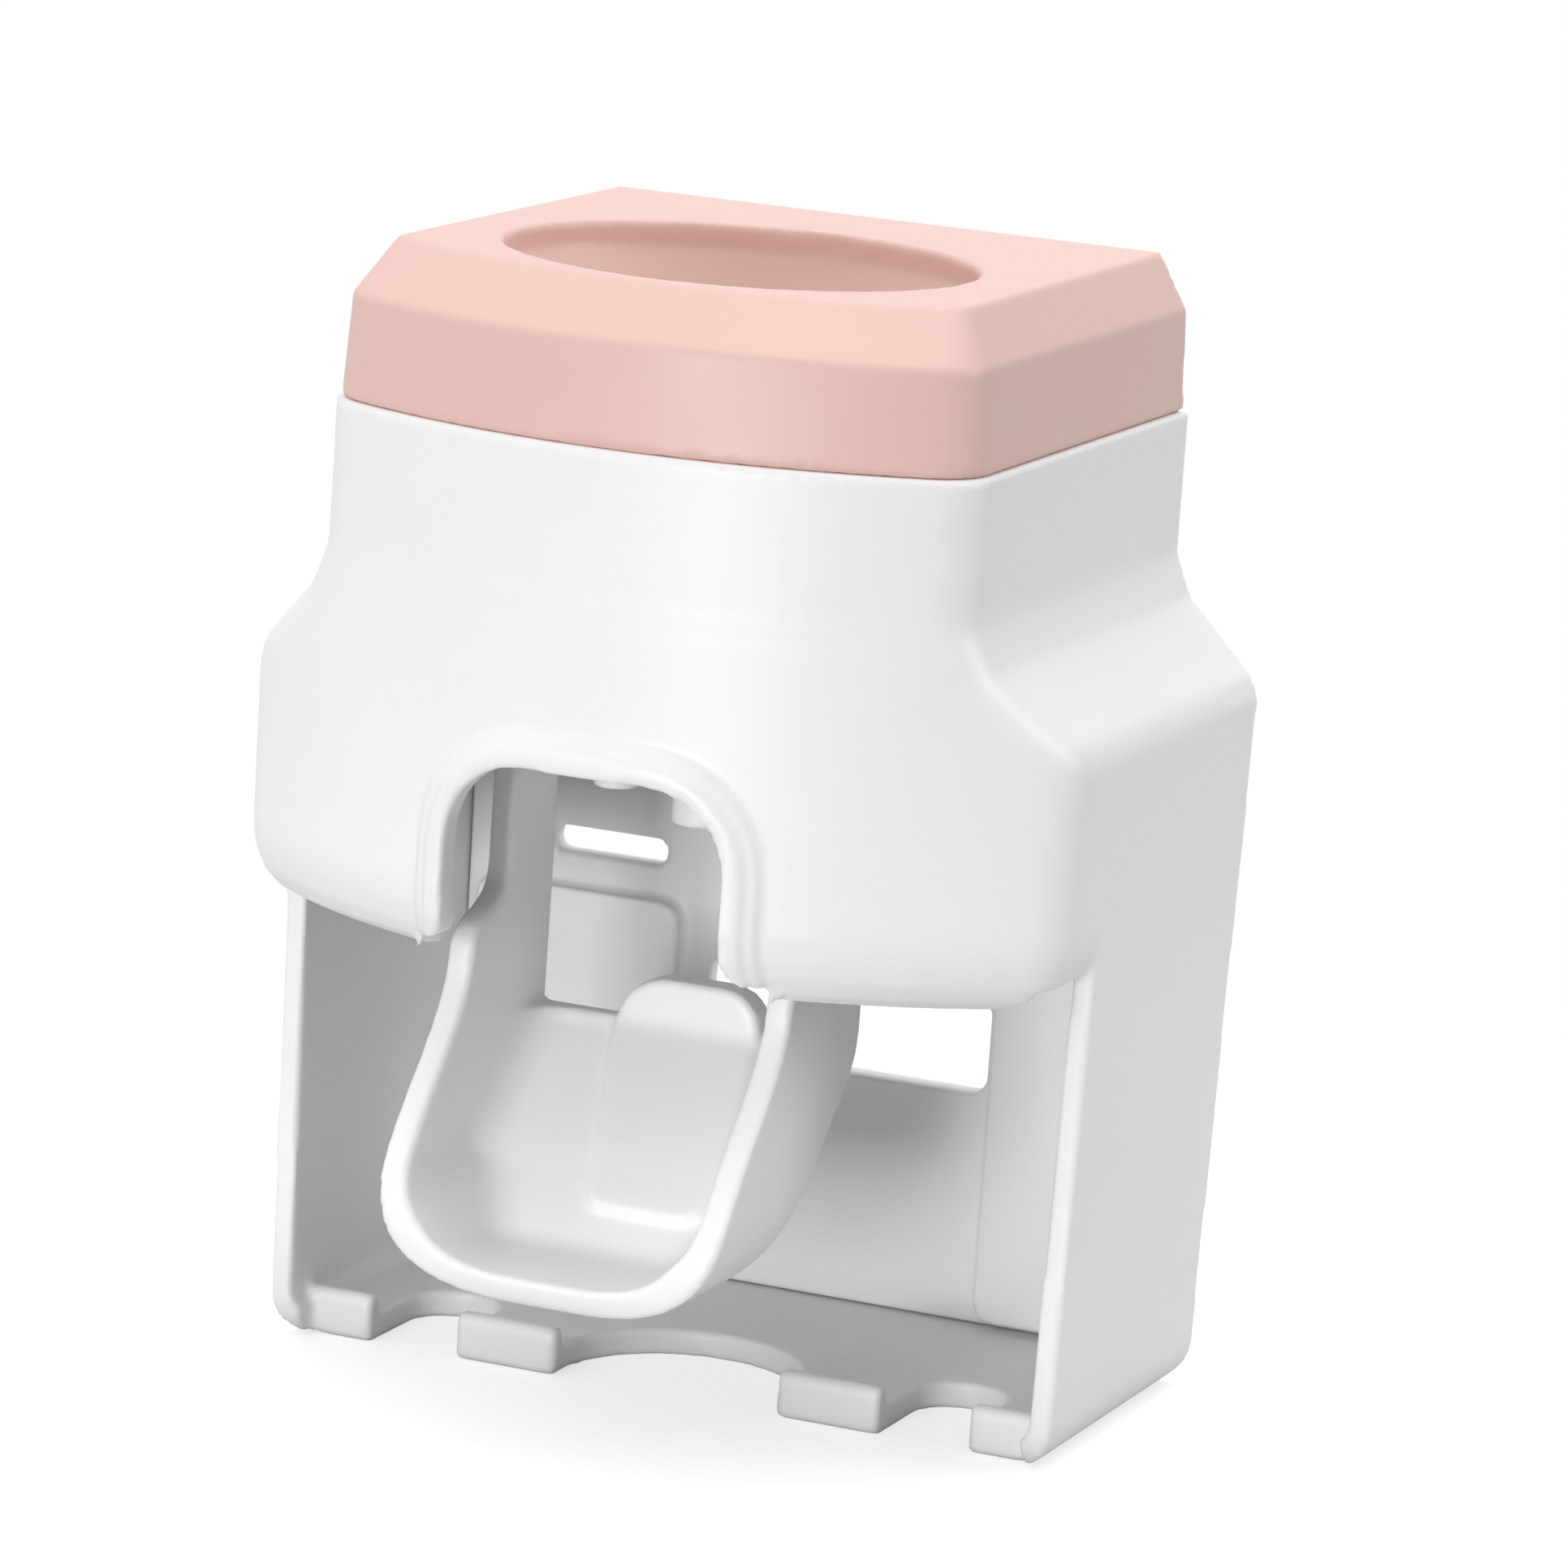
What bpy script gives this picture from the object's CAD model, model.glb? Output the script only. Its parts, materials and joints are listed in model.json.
"""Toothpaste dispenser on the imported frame: housing, pink tube cover, scoop lever and pump."""

import json
import math

import bpy
from bpy.props import FloatProperty, FloatVectorProperty, IntProperty, PointerProperty
from mathutils import Matrix, Vector

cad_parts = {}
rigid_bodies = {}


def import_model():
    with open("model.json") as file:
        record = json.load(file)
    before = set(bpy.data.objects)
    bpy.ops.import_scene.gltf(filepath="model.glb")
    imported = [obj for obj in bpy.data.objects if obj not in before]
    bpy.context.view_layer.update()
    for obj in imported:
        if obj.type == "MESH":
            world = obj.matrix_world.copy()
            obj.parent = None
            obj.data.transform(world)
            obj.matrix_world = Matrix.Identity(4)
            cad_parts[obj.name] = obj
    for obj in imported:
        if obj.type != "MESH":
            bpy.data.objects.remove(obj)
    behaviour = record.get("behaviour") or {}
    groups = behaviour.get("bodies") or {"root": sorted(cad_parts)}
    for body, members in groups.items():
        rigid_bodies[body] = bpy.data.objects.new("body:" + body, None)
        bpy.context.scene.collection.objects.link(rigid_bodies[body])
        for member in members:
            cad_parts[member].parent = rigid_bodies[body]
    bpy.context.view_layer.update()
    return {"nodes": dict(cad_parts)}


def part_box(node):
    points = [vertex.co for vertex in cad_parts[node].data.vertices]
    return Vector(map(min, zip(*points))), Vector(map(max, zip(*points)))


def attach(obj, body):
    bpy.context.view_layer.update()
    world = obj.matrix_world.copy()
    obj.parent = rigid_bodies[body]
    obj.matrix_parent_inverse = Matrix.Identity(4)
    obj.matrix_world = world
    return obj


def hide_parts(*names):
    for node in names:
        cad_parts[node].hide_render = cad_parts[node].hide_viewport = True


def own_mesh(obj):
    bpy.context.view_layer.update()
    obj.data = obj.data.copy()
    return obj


bl_info = {
    "name": "Toothpaste dispenser",
    "version": (1, 0, 0),
    "blender": (4, 5, 0),
    "location": "View3D > Sidebar > Dispenser",
    "description": "Builds the look of the toothpaste dispenser and its studio",
    "category": "Object",
}

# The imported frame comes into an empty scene, before the settings and the pieces
for thing in list(bpy.data.objects):
    bpy.data.objects.remove(thing)
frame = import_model()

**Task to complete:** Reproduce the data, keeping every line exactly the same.

**The response:**
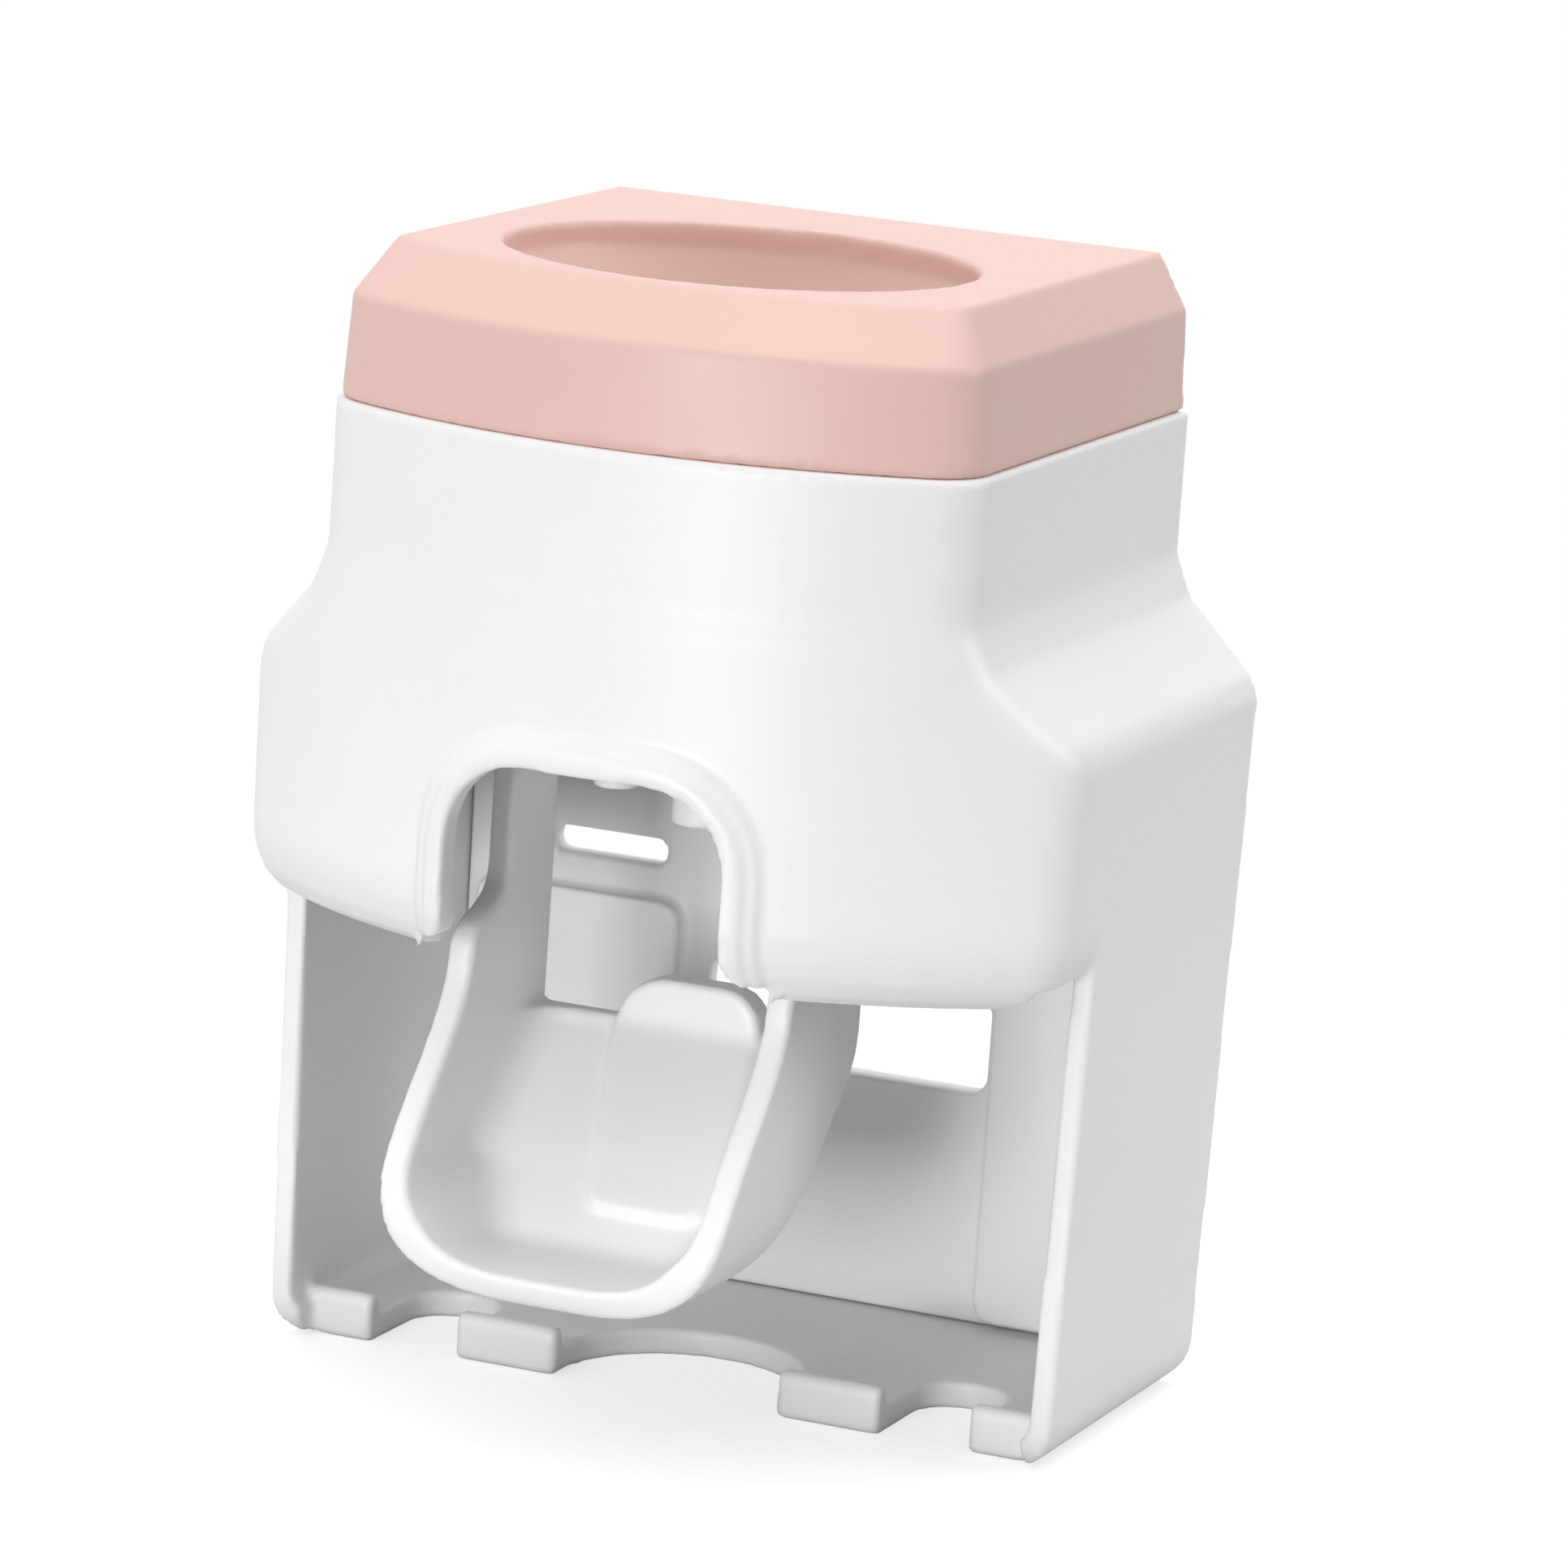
What bpy script gives this picture from the object's CAD model, model.glb? Output the script only. Its parts, materials and joints are listed in model.json.
"""Toothpaste dispenser on the imported frame: housing, pink tube cover, scoop lever and pump."""

import json
import math

import bpy
from bpy.props import FloatProperty, FloatVectorProperty, IntProperty, PointerProperty
from mathutils import Matrix, Vector

cad_parts = {}
rigid_bodies = {}


def import_model():
    with open("model.json") as file:
        record = json.load(file)
    before = set(bpy.data.objects)
    bpy.ops.import_scene.gltf(filepath="model.glb")
    imported = [obj for obj in bpy.data.objects if obj not in before]
    bpy.context.view_layer.update()
    for obj in imported:
        if obj.type == "MESH":
            world = obj.matrix_world.copy()
            obj.parent = None
            obj.data.transform(world)
            obj.matrix_world = Matrix.Identity(4)
            cad_parts[obj.name] = obj
    for obj in imported:
        if obj.type != "MESH":
            bpy.data.objects.remove(obj)
    behaviour = record.get("behaviour") or {}
    groups = behaviour.get("bodies") or {"root": sorted(cad_parts)}
    for body, members in groups.items():
        rigid_bodies[body] = bpy.data.objects.new("body:" + body, None)
        bpy.context.scene.collection.objects.link(rigid_bodies[body])
        for member in members:
            cad_parts[member].parent = rigid_bodies[body]
    bpy.context.view_layer.update()
    return {"nodes": dict(cad_parts)}


def part_box(node):
    points = [vertex.co for vertex in cad_parts[node].data.vertices]
    return Vector(map(min, zip(*points))), Vector(map(max, zip(*points)))


def attach(obj, body):
    bpy.context.view_layer.update()
    world = obj.matrix_world.copy()
    obj.parent = rigid_bodies[body]
    obj.matrix_parent_inverse = Matrix.Identity(4)
    obj.matrix_world = world
    return obj


def hide_parts(*names):
    for node in names:
        cad_parts[node].hide_render = cad_parts[node].hide_viewport = True


def own_mesh(obj):
    bpy.context.view_layer.update()
    obj.data = obj.data.copy()
    return obj


bl_info = {
    "name": "Toothpaste dispenser",
    "version": (1, 0, 0),
    "blender": (4, 5, 0),
    "location": "View3D > Sidebar > Dispenser",
    "description": "Builds the look of the toothpaste dispenser and its studio",
    "category": "Object",
}

# The imported frame comes into an empty scene, before the settings and the pieces
for thing in list(bpy.data.objects):
    bpy.data.objects.remove(thing)
frame = import_model()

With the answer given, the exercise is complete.